Instructions to follow | Set down each line from the one containing "in imported if" to the one containing "bpy.data.objects.remove(obj)", inclusive, exactly as written and with nothing further.
══════════════════════════════
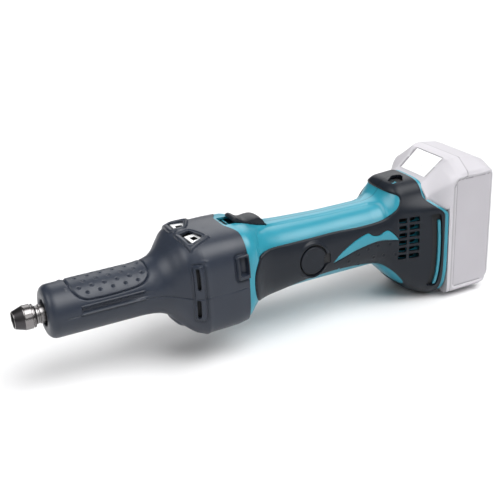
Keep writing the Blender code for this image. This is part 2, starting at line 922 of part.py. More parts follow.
def make_handle():
    outer = [ring(station) for station in HOUSING_STATIONS]
    hollow = [hollow_ring(station) for station in HOUSING_STATIONS]
    grip_outer = [ring(station, GRIP_PROUD) for station in HOUSING_STATIONS[1:]]
    grip_inner = [ring(station, GAP) for station in HOUSING_STATIONS[1:]]
    bay, slots, holes = handle_cutters()
    grille = grille_cutter()
    screws = screw_cutters()
    for (name, side), hole in zip(SIDES, holes):
        near, far = sorted((side * HALF_GAP, side * 60.0))
        half = box_cutter(f"{name}_half", ((150.0, near, -80.0), (380.0, far, 80.0)))
        housing = skin(f"{name}_housing", outer + hollow[::-1])
        cut(housing, half, "INTERSECT")
        for cutter in (bay, slots, hole, grille):
            cut(housing, cutter)
        for screw in screws:
            if side == LEFT:
                cut(cut(housing, screw["left_boss"], "UNION"), screw["pilot"])
            else:
                cut(cut(housing, screw["right_boss"], "UNION"), screw["bore"])
        finish_part(housing, "teal_plastic")

        grip = skin(f"{name}_grip", grip_outer + grip_inner[::-1])
        region = plate_cutter(
            f"{name}_grip_region",
            [grip_outline()],
            far - near,
            at=(0.0, (near + far) / 2, 0.0),
        )
        cut(grip, region, "INTERSECT")
        for cutter in (bay, slots, hole, grille):
            cut(grip, cutter)
        if side == RIGHT:
            for screw in screws:
                cut(grip, screw["bore"])
        finish_part(grip, "charcoal_elastomer")


def make_housing_screws():
    seat = SCREW_HEAD_SEAT + GAP
    for number, (x, z, _) in enumerate(SCREWS, start=1):
        turned_part(
            f"housing_screw_{number}",
            [
                (seat + 2.2, 0.0),
                (seat + 2.2, 2.6),
                (seat + 1.2, 3.3),
                (seat, 3.3),
                (seat, 1.3),
                (-10.0, 1.3),
                (-10.5, 0.0),
            ],
            "dark_steel",
            steps=12,
            rotation=TURNED_ALONG_Y,
            at=(x, 0.0, z),
        )


# ---------------------------------------------------------------- switch and electrics


def make_switch():
    pivot_x, pivot_z = SWITCH_PIVOT
    half_bar = BAR_WIDTH / 2
    knob_outline = [
        (178.4, 30.4),
        (178.4, 39.4),
        (173.4, 39.9),
        (172.6, 41.8),
        (174.2, 44.0),
        (176.6, 43.4),
        (180.0, 40.9),
        (184.0, 39.7),
        (190.0, 39.9),
        (194.0, 39.6),
        (198.0, 37.6),
        (203.0, 32.2),
        (203.0, 30.4),
    ]
    at_pivot = [(x - pivot_x, z - pivot_z) for x, z in knob_outline]
    knob = plate_part(
        "switch_knob",
        [at_pivot],
        KNOB_WIDTH,
        "charcoal_elastomer",
        at=(pivot_x, 0.0, pivot_z),
    )
    slot = box_cutter(
        "knob_slot_cutter",
        ((pivot_x - 5.0, -half_bar - 0.5, 29.0), (pivot_x + 5.0, half_bar + 0.5, 34.0)),
    )
    cut(knob, slot)
    round_edges(knob, 0.6, segments=1)
    bar_outline = [
        (178.0, BAR_BOTTOM),
        (178.0, BAR_TOP),
        (pivot_x - 3.0, BAR_TOP),
        (pivot_x - 3.0, pivot_z + 1.5),
        (pivot_x + 3.0, pivot_z + 1.5),
        (pivot_x + 3.0, BAR_TOP),
        (263.0, BAR_TOP),
        (263.0, 16.2),
        (259.0, 16.2),
        (259.0, BAR_BOTTOM),
    ]
    plate_part("switch_bar", [bar_outline], BAR_WIDTH, "black_plastic")
    box("switch_unit", (252.0, -7.0, -4.0), (282.0, 7.0, 15.8), "black_plastic", round_by=0.8)


def make_electrics():
    box("controller_board", (286.0, -11.0, -11.0), (324.0, 11.0, -9.4), "board_green")
    block = box("terminal_block", (327.0, -20.0, -28.0), (332.6, 20.0, 22.0), "black_plastic")
    blades = box_cutter(
        "terminal_blades",
        ((332.0, 13.6, -20.0), (345.0, 14.6, 8.0)),
        ((332.0, -14.6, -20.0), (345.0, -13.6, 8.0)),
    )
    cut(block, blades, "UNION")
    wire(
        "battery_lead",
        [(326.4, 8.0, 2.0), (318.0, 12.0, 4.0), (304.0, 13.0, 6.0), (292.0, 10.0, 8.0), (282.8, 4.0, 8.0)],
        1.2,
        "red_lead",
    )
    wire(
        "motor_lead",
        [(250.6, 3.0, 0.0), (249.4, 7.0, -1.0), (249.0, 12.0, -2.0), (249.0, 17.0, -3.0)],
        1.0,
        "black_plastic",
    )


# ---------------------------------------------------------------- battery pack


def pack_profile():
    """The pack's side view: sloped front shoulder, rounded crown and cut-off rear foot."""
    return [
        (BATTERY_FRONT, BLOCK_BOTTOM),
        (BATTERY_FRONT, 39.0),
        (363.0, 56.4),
        (370.0, 58.0),
        (388.0, 56.6),
        (397.5, 51.6),
        (BATTERY_REAR, 45.0),
        (BATTERY_REAR, -49.0),
        (393.5, BATTERY_BOTTOM),
        (BATTERY_SHOULDER, BATTERY_BOTTOM),
        (BATTERY_SHOULDER, BLOCK_BOTTOM),
    ]


def pack_plan():
    """The pack seen from above: the narrow mating block, then the full width."""
    corner = 4.0
    right_side = [
        (BATTERY_FRONT - 1.0, BLOCK_HALF_WIDTH),
        (RAIL_X[0], BLOCK_HALF_WIDTH),
        (RAIL_X[0], RAIL_HALF_WIDTH),
        (RAIL_X[1], RAIL_HALF_WIDTH),
        (RAIL_X[1], BLOCK_HALF_WIDTH),
        (BATTERY_SHOULDER, BLOCK_HALF_WIDTH),
        (BATTERY_SHOULDER, BATTERY_HALF_WIDTH),
        (BATTERY_REAR - corner, BATTERY_HALF_WIDTH),
        (BATTERY_REAR + 1.0, BATTERY_HALF_WIDTH - corner),
    ]
    return right_side + [(x, -y) for x, y in reversed(right_side)]


def make_pack_shell(name, front, rear, cavities):
    """One shell of the pack: its side view and its plan together, between two planes."""
    shell = plate(name, [pack_profile()], 2 * BATTERY_HALF_WIDTH + 2.0, PARTS)
    plan = plate_cutter(
        f"{name}_plan", [pack_plan()], 150.0, at=(0.0, 0.0, 0.0), rotation=(0.0, 0.0, 0.0)
    )
    cut(shell, plan, "INTERSECT")
    span = box_cutter(f"{name}_span", ((front, -60.0, -80.0), (rear, 60.0, 80.0)))
    cut(shell, span, "INTERSECT")
    for cavity in cavities:
        cut(shell, cavity)
    return finish_part(shell, "pale_plastic")


def make_battery():
    wall = 2.2
    inside = BATTERY_HALF_WIDTH - wall
    cells_room = box_cutter(
        "cell_room_cutter",
        ((BATTERY_SHOULDER + wall, -inside, -53.0), (BATTERY_REAR - wall, inside, 44.0)),
    )
    latch_room = plate_cutter(
        "latch_room_cutter",
        [[(350.0, 40.0), (346.2, 43.2), (358.0, 54.9), (368.0, 54.9), (372.5, 50.0), (372.5, 40.0)]],
        36.0,
    )
    window = plate_cutter(
        "button_window_cutter",
        [[(346.0, 38.6), (339.0, 50.0), (361.0, 66.0), (362.2, 48.0)]],
        33.0,
    )
    board_room = box_cutter("board_room_cutter", ((341.0, -21.0, -40.0), (358.0, 21.0, 24.0)))
    hook_room = box_cutter("hook_room_cutter", ((330.0, -7.0, 26.6), (356.2, 7.0, 44.0)))
    blade_slots = box_cutter(
        "blade_slot_cutter",
        ((330.0, 12.4, -70.0), (342.0, 15.8, 10.0)),
        ((330.0, -15.8, -70.0), (342.0, -12.4, 10.0)),
    )
    blade_depth = box_cutter(
        "blade_depth_cutter",
        ((341.0, 12.4, -70.0), (347.0, 15.8, 10.0)),
        ((341.0, -15.8, -70.0), (347.0, -12.4, 10.0)),
    )
    make_pack_shell(
        "battery_cover",
        BATTERY_FRONT - 1.0,
        BATTERY_SPLIT,
        (cells_room, latch_room, window, board_room, hook_room, blade_slots, blade_depth),
    )
    make_pack_shell("battery_case", BATTERY_SPLIT + GAP, BATTERY_REAR + 1.0, (cells_room,))

    latch = plate_part(
        "battery_latch",
        [
            [
                (347.6, 41.4),
                (346.6, 43.9),
                (360.6, 53.6),
                (361.4, 51.0),
                (352.0, 44.6),
                (349.0, 41.4),
            ]
        ],
        31.6,
        "white_plastic",
    )
    low, high = HOOK_HEIGHTS
    hook = plate(
        "latch_hook",
        [
            [
                (332.0, low),
                (332.0, high - 2.0),
                (334.0, high),
                (345.0, high),
                (348.0, 42.6),
                (351.0, 42.6),
                (351.0, low),
            ]
        ],
        12.0,
        CUTTERS,
    )
    cut(latch, hide_helper(hook), "UNION")

    for number, x in ((1, BATTERY_SHOULDER + 12.9), (2, BATTERY_SHOULDER + 32.2)):
        make_cell_row(f"cell_row_{number}", x)
    box("battery_board", (349.4, -19.0, -36.0), (351.0, 19.0, 22.0), "board_green")


def make_cell_row(name, x):
    """Five cells side by side, welded into one piece by the strip along each end."""
    half = CELL_LENGTH / 2
    middle = -4.0
    heights = [middle + CELL_PITCH * (index - 2) for index in range(5)]
    strips = mesh_from(
        name,
        lambda geometry: add_boxes(
            geometry,
            [((x - 4.0, -half + 0.2, heights[0]), (x + 4.0, half - 0.2, heights[-1]))],
        ),
    )
    place(strips, PARTS)
    middle_gap = box_cutter(
        f"{name}_strip_gap",
        ((x - 5.0, -half + 0.6, heights[0] - 1.0), (x + 5.0, half - 0.6, heights[-1] + 1.0)),
    )
    cell_outline = [(half, 0.0), (half, CELL_RADIUS), (-half, CELL_RADIUS), (-half, 0.0)]
    cut(strips, middle_gap)
    for index, z in enumerate(heights, start=1):
        cell = turned_cutter(
            f"{name}_cell_{index}",
            cell_outline,
            steps=16,
            rotation=TURNED_ALONG_Y,
            at=(x, 0.0, z),
        )
        cut(strips, cell, "UNION")
    finish_part(strips, "cell_wrap")


clear_scene()
PARTS = new_collection("die_grinder")
CUTTERS = new_collection("cutters")
ASSEMBLY = bpy.data.objects.new("grinder", None)
PARTS.objects.link(ASSEMBLY)
ASSEMBLY.location = Vector((-LENGTH / 2, 0.0, AXIS_HEIGHT)) * MM

make_spindle()
make_collet()
make_bearings()
make_bearing_box()
make_front_cover()
make_rotor()
make_stator()
make_brush_gear()
make_cap_covers()
make_handle()
make_housing_screws()
make_switch()
make_electrics()
make_battery()
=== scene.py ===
"""The looks of the cordless die grinder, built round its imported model.

Sizes are in millimetres in the tool's own frame: X runs back from the tip of the collet
nut, Z is up from the spindle axis, and negative Y is the left side. to_row turns such
points into the frame's metres.
"""

import json
import math

import bmesh
import bpy
import numpy as np
from mathutils import Matrix, Vector


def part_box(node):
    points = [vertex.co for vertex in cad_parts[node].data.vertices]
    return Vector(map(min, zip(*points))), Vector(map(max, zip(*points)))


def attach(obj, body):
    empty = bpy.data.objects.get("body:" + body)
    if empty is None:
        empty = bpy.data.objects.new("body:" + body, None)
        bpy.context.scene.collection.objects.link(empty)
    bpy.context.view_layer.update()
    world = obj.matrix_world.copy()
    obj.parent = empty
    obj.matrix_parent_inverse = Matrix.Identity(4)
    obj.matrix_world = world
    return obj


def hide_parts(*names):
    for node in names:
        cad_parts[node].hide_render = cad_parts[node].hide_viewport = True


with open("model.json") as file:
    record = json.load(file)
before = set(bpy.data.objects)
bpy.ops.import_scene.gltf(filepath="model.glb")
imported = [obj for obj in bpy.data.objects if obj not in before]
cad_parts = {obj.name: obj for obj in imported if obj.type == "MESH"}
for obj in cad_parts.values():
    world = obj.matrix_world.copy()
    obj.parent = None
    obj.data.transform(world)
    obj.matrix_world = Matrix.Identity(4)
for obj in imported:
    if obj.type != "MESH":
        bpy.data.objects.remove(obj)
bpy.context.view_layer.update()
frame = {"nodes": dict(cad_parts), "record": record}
nodes = frame["nodes"]

MM = 0.001
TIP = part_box("collet_nut")[0][0]
AXIS_Z = (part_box("spindle")[0][2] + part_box("spindle")[1][2]) / 2
LEFT, RIGHT = -1.0, 1.0
SIDES = (("left", LEFT), ("right", RIGHT))

# Main places along the tool.
COVER_REAR = 170.0
COVER_GAP = 0.3
HOUSING_FRONT = 163.0
HOUSING_REAR = 354.0
SEAM = 0.05
GRIP_PROUD = 1.3
NOSE_BORE = 9.9
NECK_RADIUS = 20.2
BRUSH_X = 231.0
CAP_RADIUS = 11.3
BATTERY_SPLIT = 372.0
STEP_LOW, STEP_HIGH = 20.0, 34.0
CREASE_ANGLE = math.radians(42.0)
# A distance that no relief reaches, for points where a feature doesn't apply.
FAR = 9.0
# Points beyond these are on a side face or on the top, where the vents are.
SIDE_FACE, TOP_FACE = 24.0, 26.0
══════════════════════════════
Response |
cad_parts = {obj.name: obj for obj in imported if obj.type == "MESH"}
for obj in cad_parts.values():
    world = obj.matrix_world.copy()
    obj.parent = None
    obj.data.transform(world)
    obj.matrix_world = Matrix.Identity(4)
for obj in imported:
    if obj.type != "MESH":
        bpy.data.objects.remove(obj)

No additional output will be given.